Despite some especially try-hard dialogue and obnoxious aesthetic choices, Mr. Robot has rediscovered its emotional core by clarifying and reestablishing the connection between Elliot’s actions and the people whom he’s trying to avenge or save. If Whiterose isn’t stopped, the Five/Nine reversal will have meant nothing, and so many friends and family will have died in vain. When the Dark Army associates nab him from the Jean-Paul Sartre-inspired honeypot apartment, Elliot pleads with them to spare his life, if only to atone for his sins. Malek’s palpably pained screams before he’s pumped full of a lethal dose of heroin are fairly harrowing.

Then, Mr. Robot briefly borrows from The Sopranos’ final season as Elliot lies on the ground in a stupor, struggling to reach the phone before losing consciousness. But it’s too late. Elliot begins having visions of his family as they watch him slowly die. Those visions eventually turn into scenes from his life flashing before his eyes, which essentially functions as Esmail appropriately indulging in nostalgia of the show’s greatest hits. The Mr. Robot shop. Elliot and Darlene comforting each other. Elliot and Angela in better times. Flashes of Shayla before her murder. A brief glimpse of fsociety in its original form. The iconic shot of Elliot triumphantly throwing up his hands in Times Square after he took down Terry Colby. As the dial tone from the landline rings out over the soundtrack, Elliot fades from this world. It’s all over too soon. Fade to black. Begin credits.

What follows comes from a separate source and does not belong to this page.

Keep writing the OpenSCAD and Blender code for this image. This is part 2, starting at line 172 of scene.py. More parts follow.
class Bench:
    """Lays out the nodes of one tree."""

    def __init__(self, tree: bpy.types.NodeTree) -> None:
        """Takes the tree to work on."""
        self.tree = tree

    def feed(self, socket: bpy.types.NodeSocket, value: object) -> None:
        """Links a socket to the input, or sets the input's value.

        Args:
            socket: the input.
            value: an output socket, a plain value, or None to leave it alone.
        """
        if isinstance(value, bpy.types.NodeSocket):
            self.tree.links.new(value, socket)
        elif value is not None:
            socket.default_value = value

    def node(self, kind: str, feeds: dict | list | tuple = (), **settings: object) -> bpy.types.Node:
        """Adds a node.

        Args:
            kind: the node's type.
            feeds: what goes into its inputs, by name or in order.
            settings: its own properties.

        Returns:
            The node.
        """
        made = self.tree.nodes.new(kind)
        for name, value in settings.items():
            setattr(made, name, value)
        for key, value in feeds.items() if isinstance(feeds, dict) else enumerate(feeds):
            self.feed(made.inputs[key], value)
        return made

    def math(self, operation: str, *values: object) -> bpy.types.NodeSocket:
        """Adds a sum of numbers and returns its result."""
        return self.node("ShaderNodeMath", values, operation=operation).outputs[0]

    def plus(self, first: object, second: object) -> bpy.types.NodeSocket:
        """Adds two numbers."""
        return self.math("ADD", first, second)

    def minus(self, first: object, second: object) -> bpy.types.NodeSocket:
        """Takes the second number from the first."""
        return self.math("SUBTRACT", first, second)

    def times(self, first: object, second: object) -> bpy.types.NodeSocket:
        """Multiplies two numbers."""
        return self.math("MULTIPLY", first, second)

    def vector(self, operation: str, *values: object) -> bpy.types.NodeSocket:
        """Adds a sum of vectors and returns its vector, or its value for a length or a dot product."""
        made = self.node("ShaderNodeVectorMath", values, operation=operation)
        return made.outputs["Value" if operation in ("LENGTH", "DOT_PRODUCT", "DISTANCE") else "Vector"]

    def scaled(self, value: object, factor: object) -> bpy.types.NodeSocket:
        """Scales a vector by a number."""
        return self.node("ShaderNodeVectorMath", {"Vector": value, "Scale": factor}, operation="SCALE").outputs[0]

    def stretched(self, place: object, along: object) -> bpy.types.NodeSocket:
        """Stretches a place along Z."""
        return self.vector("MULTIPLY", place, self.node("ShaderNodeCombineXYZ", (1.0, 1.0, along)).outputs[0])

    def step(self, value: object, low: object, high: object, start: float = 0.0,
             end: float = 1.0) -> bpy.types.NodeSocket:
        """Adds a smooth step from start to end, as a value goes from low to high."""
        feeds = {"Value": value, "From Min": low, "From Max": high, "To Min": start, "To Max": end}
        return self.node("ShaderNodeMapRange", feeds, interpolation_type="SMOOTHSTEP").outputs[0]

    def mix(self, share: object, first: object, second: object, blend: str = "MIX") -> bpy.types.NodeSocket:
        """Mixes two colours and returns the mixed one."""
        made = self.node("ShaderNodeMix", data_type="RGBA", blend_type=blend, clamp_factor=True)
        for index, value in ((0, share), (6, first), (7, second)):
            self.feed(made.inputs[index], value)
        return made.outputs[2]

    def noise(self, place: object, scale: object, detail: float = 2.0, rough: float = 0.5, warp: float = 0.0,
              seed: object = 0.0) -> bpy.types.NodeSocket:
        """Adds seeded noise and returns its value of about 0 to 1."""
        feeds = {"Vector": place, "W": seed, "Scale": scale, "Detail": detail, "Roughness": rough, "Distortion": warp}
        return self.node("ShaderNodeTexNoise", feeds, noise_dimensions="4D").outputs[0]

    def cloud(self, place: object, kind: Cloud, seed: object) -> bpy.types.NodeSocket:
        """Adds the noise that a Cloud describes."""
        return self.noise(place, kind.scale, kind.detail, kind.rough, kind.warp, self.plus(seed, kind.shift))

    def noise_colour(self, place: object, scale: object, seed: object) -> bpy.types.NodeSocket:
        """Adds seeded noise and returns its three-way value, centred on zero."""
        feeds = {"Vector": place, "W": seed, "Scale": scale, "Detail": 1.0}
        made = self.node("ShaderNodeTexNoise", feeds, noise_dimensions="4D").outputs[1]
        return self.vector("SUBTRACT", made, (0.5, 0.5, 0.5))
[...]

Except that Esmail pulls a classic fake-out and returns to the action immediately after the first title card. One of the men gives Elliot Narcan to revive him. He shoots right up, gulping down air as quickly as he can. Philip Price walks into the room.

Welcome back, Mr. Alderson.

Orphan Code

• The Grand Central sequence reminded me of a similar scene in The Bourne Ultimatum, when Bourne tries to help a Guardian reporter evade the CIA in the London Waterloo station.

• I’ve accepted this as necessary suspension of disbelief for this show to work, but Mr. Robot really plays fast and loose with the split identity. Mr. Robot and Elliot can’t be in two places at once, and yet it feels like they are almost all the time.

• Music corner: Bobby McFerrin’s “Don’t Worry Be Happy” plays while Price’s men kidnap him from Garcin’s apartment.

• Mr. Robot on social media: “I know we have our issues, but it’s these people that are the real psychos. I mean, how proud of your life can you be?”